There is one case where this change takes place which you have probably often seen. When I was a child I used to be very fond of getting from the woods close to the house, or from the wood-pile, bits of shining wood and bark, which we called "fox fire." The wood was always old and decaying, and we thought it was shining because it was dying. But really the perishing wood was covered all over with tiny mushrooms, which shone with a light something like the glimmer of a fire-fly. In some countries this brightness is very wonderful. In Australia people have been able to read by the light of a shining stump overgrown with luminous fungi.
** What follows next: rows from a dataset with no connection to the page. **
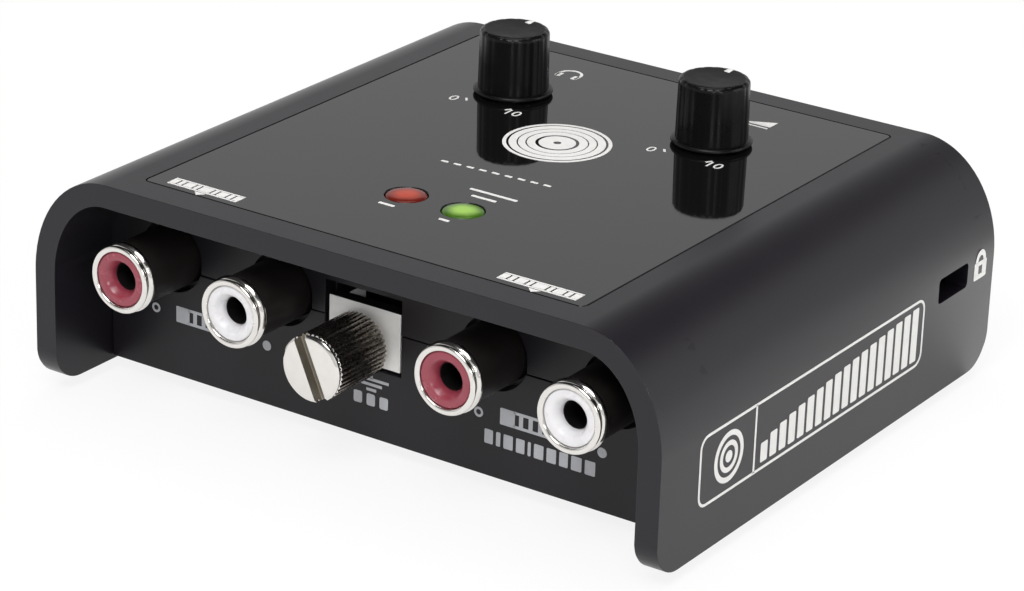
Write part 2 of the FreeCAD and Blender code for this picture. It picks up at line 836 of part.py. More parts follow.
def insulator(name, x, radius, length):
    sink = size("barrel_wall")
    face = jackEnd + sink
    core = rod(name + "_core", radius, length - sink, (x, face, jackZ), "y")
    mouth = cone(name + "_mouth", size("mouth_radius"), size("pin_radius"), size("mouth_depth"),
                 (x, face, jackZ), "y")
    bore = rod(name + "_bore", size("pin_radius"), length, (x, face - OVER, jackZ), "y")
    contactAt = barrelBack - size("contact_length")
    seatRadius = size("pin_radius") + size("contact_wall")
    seat = rod(name + "_contact_seat", seatRadius + size("thread_gap"), size("contact_length") + OVER,
               (x, contactAt, jackZ), "y")
    finished(name + "_insulator", cut(name + "_insulator", core, [mouth, bore, seat]))
    sleeve = rod(name + "_sleeve", seatRadius, size("contact_length"), (x, contactAt, jackZ), "y")
    sleeveBore = rod(name + "_sleeve_bore", size("pin_radius"), size("contact_length") + 2 * OVER,
                     (x, contactAt - OVER, jackZ), "y")
    finished(name + "_contact", cut(name + "_contact", sleeve, [sleeveBore]))


# The bent earth plate: a face in the front window and two ears that stand on the board
def earthBracket():
    half = size("plate_width") / 2
    low = caseBottom + size("plate_low") + size("hole_gap")
    high = caseBottom + size("plate_high")
    pieces = [span("earth_face", (earthX - half, earthX + half), (plateFace, plateBack), (low, high))]
    earBack = plateBack + size("ear_depth")
    for side in (-1, 1):
        inner = earthX + side * (half - size("ear_thick"))
        outer = earthX + side * half
        xs = (inner, outer) if side > 0 else (outer, inner)
        pieces.append(span("earth_ear_%d" % side, xs, (plateFace, earBack), (low, high)))
        pieces.append(span("earth_leg_%d" % side, xs, (frontInner + size("washer_gap"), earBack),
                           (boardTop, high)))
    hole = rod("earth_hole", size("earth_thread_radius") + size("running_gap"),
               size("plate_thick") + 2 * OVER, (earthX, plateFace - OVER, earthZ), "y")
    finished("earth_bracket", cut("earth_bracket", join("earth_full", pieces), [hole]))


def earthNut():
    nut = rod("earth_nut_blank", size("earth_nut_radius"), size("earth_nut_thick"),
              (earthX, plateBack, earthZ), "y")
    hole = rod("earth_nut_hole", size("earth_thread_radius") + size("running_gap"),
               size("earth_nut_thick") + 2 * OVER, (earthX, plateBack - OVER, earthZ), "y")
    finished("earth_nut", cut("earth_nut", nut, [hole]))


washerBack = plateFace - size("washer_gap")
washerFront = washerBack - size("washer_thick")


def earthWasher():
    washer = rod("earth_washer_blank", size("washer_radius"), size("washer_thick"),
                 (earthX, washerFront, earthZ), "y")
    hole = rod("earth_washer_hole", size("earth_thread_radius") + size("running_gap"),
               size("washer_thick") + 2 * OVER, (earthX, washerFront - OVER, earthZ), "y")
    finished("earth_washer", cut("earth_washer", washer, [hole]))


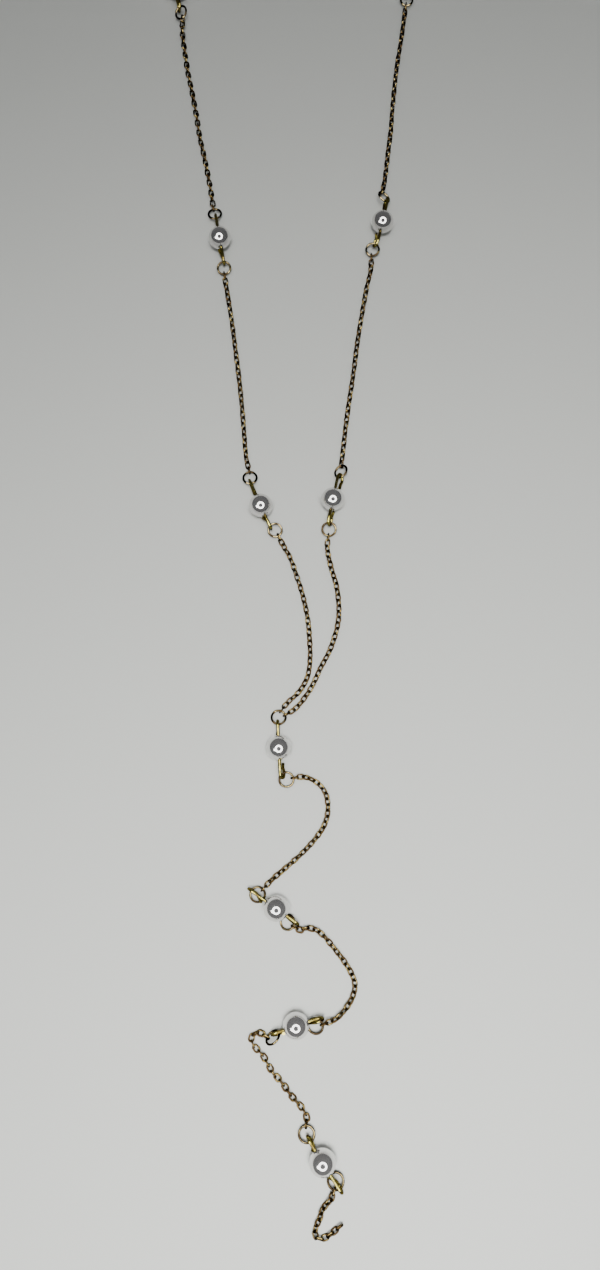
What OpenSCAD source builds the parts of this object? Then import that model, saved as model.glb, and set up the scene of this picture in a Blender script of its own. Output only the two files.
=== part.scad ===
// Lariat necklace: pearl stations on fine cable chain, lying flat as a long loop with a hanging drop.
// Millimetres, +Z up, the surface it lies on is z = 0, and +Y runs from the end of the drop to the clasp.

/* [Pearls] */
// Diameter of each pearl
pearl_d = 6; // [5.8:0.1:6.2]
// Hole drilled through each pearl for its pin
pearl_hole_d = 0.9; // [0.8:0.05:1.1]

/* [Eye pins] */
// Thickness of the pin wire
pin_wire = 0.6; // [0.5:0.05:0.65]
// Outside diameter of the eye at each end of a pin
eye_d = 3.2; // [3.1:0.05:3.3]

/* [Jump rings] */
// Outside diameter of each jump ring
ring_d = 4; // [3.9:0.05:4.1]
// Thickness of the jump ring wire
ring_wire = 0.55; // [0.45:0.05:0.55]

/* [Chain] */
// Outside length of a chain link
link_length = 2.46; // [2.44:0.02:2.5]
// Outside width of a chain link
link_width = 1.5; // [1.48:0.02:1.54]
// Thickness of the chain wire
link_wire = 0.28; // [0.26:0.02:0.3]

/* [Clasp] */
// Length of the clasp's barrel
barrel_length = 9; // [8.5:0.5:9.5]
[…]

Fig. 5.—MILDEW ON VIRGINIA CREEPER.
Some of the fungi have not even the manners to wait until their victims are dead. They take possession of living plants and animals, and never rest until they have destroyed them. The disease among potatoes called the potato blight (Fig. 2), of which we hear so much, is caused by the growth of a little fungous plant in the mouths, or breathing holes, on the skin of the potato, and the blight and mildew (Fig. 3) and smut of wheat and corn and rye (Fig. 4) are all due to the same cause. The mouldy look upon vine leaves is nothing else. I put a leaf of Virginia creeper which looked whitish and ugly under the microscope one day, and found the whole surface covered with a net-work of silvery threads, with a wonderful, fruit growing upon it. The fruits looked like peeled oranges surrounded with threads of spun sugar, or occasionally like a gigantic blackberry sparkling with crystals. This was only a common mildew, but under the magnifier it seemed a wonderful garden, growing conserves and fairy fruits, and was beautiful, beyond description. (Fig. 5.)
Fig. 6.—SILK-WORM FUNGUS.
The silk-worm is attacked by a fungous plant (Fig. 6). It takes possession of the worm just before it begins to spin its cocoon, and some years ago it destroyed such multitudes that the French silk trade was seriously threatened. The microscope was again brought into use, and the cause of the trouble discovered, and the cure effected.
The untiring Pasteur studied up this and other diseases of the silk-worm as he did those of wine and beer, and helped the silk-worm growers to stamp out the disease when it appeared. It perhaps seems a small thing for a man of genius like Pasteur to give his whole life to studying these little plants through the microscope, but never was a life more helpfully and patriotically spent. Hundreds of thousands of the French peasants depended for daily food and shelter upon what they earned in the wine and beer and silk trades, and these trades Pasteur's work has saved from destruction or great loss. It has been said that his work with the microscope has saved to France more than the awful French Revolution cost her.